What would you have us do? tell them they must now be Argentine?
or perhaps deport them all to the British isles, where they can all live in council houses drawing dole money because there is no land for them to carry on their lifestyle?
 
malbec said:
spanish_portuguese_settlements_america.jpg


I don't know, it's an interesting subject: When was Mar del Plata founded? Who was Argentina's Louis and Clark, and what year was it when he discovered that glacier?

I really don't know the status of uncharted territories in the 18th and 19th century: As far as I can see from the maps Patagonia was fair game and anyone could have established either a new nation or a new colony there, but again the same could be said about "the Oregon" at that time.

Only funny thing: Indians lived in Patagonia but the first time the Falklands were stepped by humans, it was by Europeans. Nothing can be more fair game than settling a truly uninhabited rock.

This apparent stupidity from both governments might as well be a way to distract or delay the more pressing issue about Antarctica.
 
Matt84 said:
esllou I offer to be your witness.

lol, this is such an obvious troll I don't even know why we bother replying. If Argentina attacked British soil or waters that would automatically break ties with the EU, USA, and probably the rest of the intl community.
The two only players in the area, Brazil and Chile, have military agreements with both blocks (Br with Italy Chile w the states). Ludicrous.

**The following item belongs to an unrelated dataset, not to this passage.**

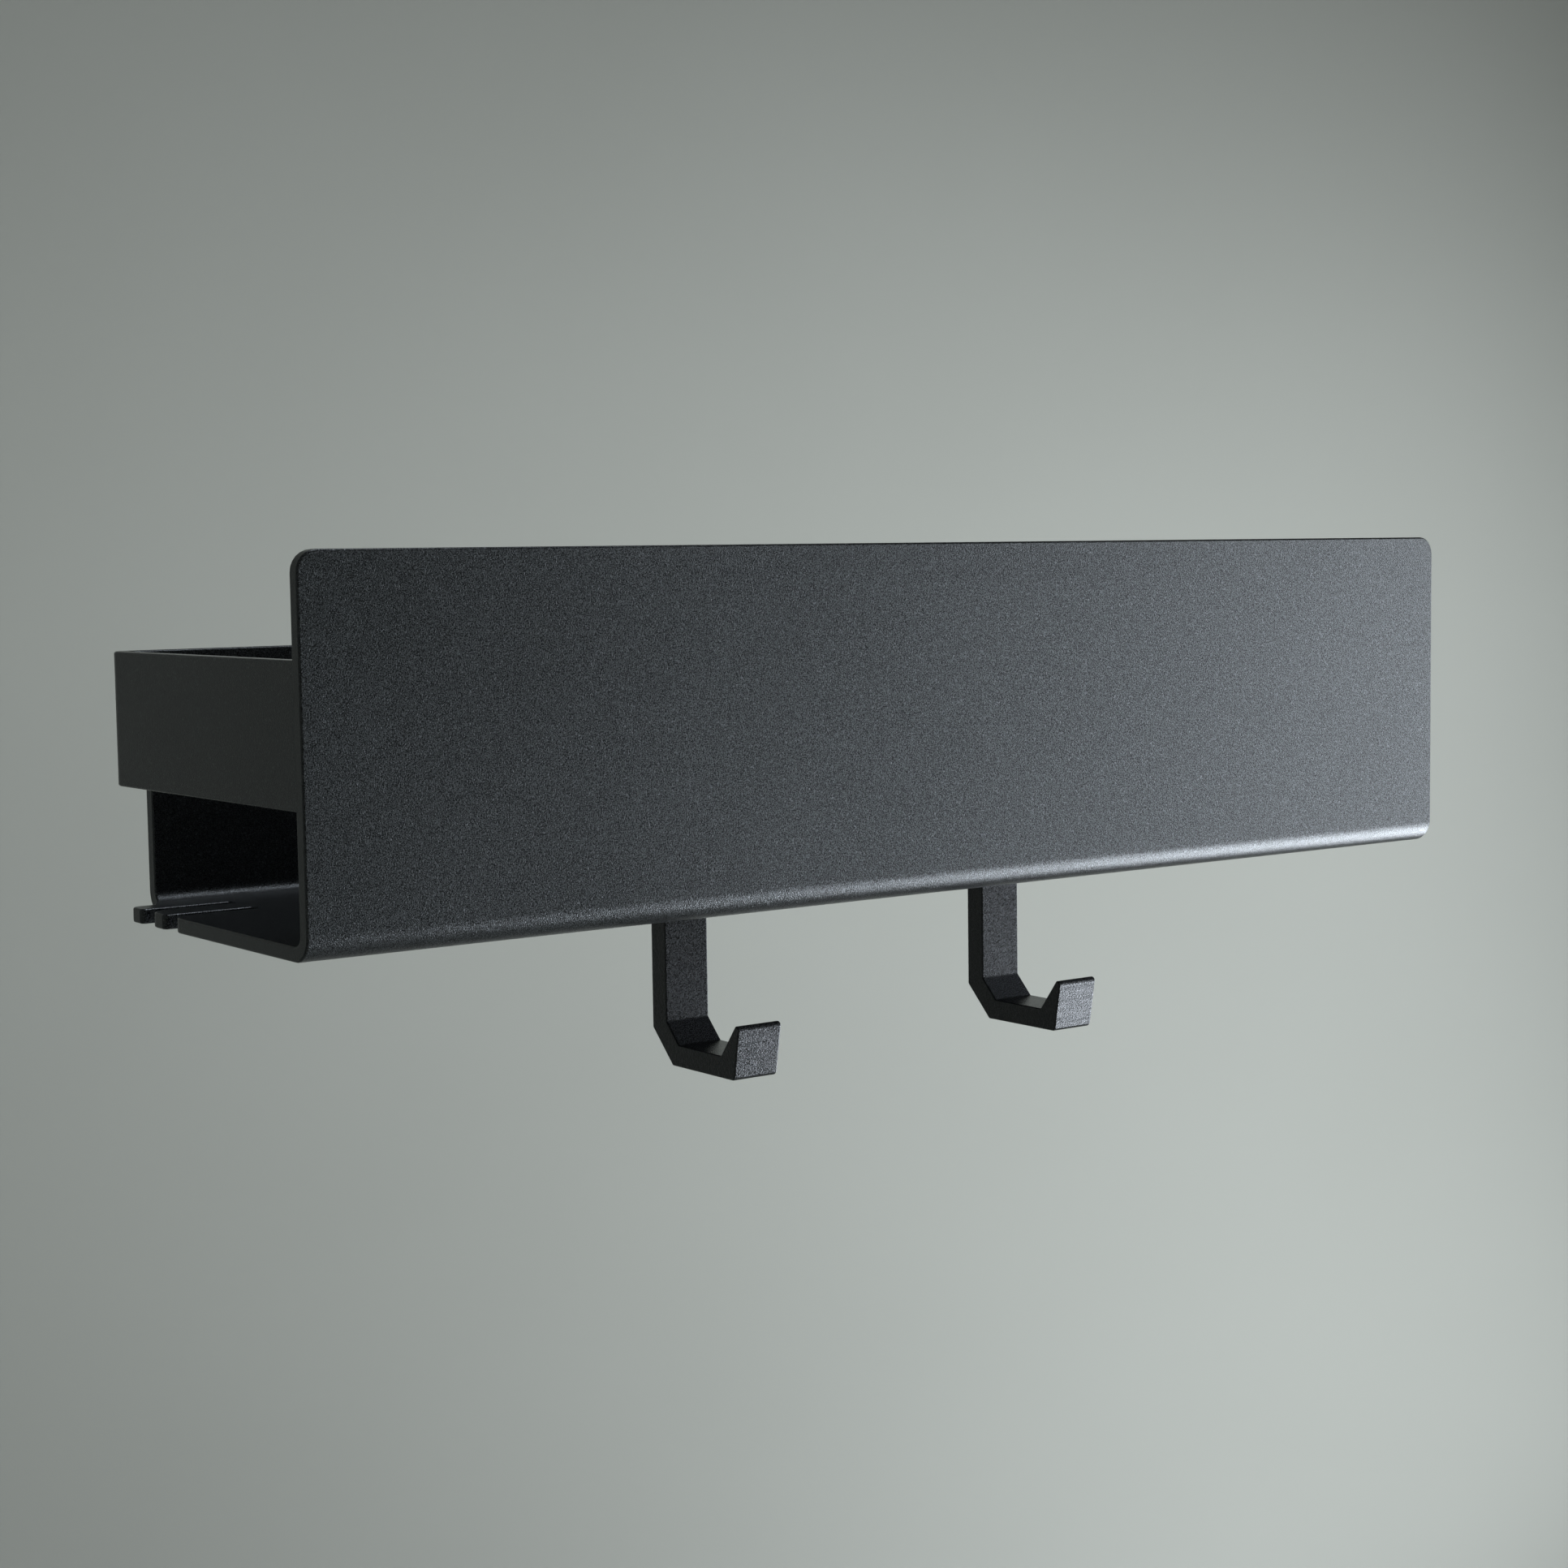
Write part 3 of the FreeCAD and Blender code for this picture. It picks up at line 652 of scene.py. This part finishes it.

Latin America backs Argentina as Britain begins Falklands oil quest
http://www.timesonline.co.uk/tol/news/uk/article7036764.ece

Argentina cemented a Latin American front over the Falklands today as a British oilrig began drilling in the disputed seas around the islands.

Regional leaders at the Rio Group summit in Mexico were expected to sign up for a resolution backing Argentina in its escalating row with Britain after Brazil and Chile pledged their support.

“The English are still threatening Argentina. Things have changed. We are no longer in 1982,” Hugo Chavez warned. “If conflict breaks out, be sure Argentina will not be alone like it was back then.”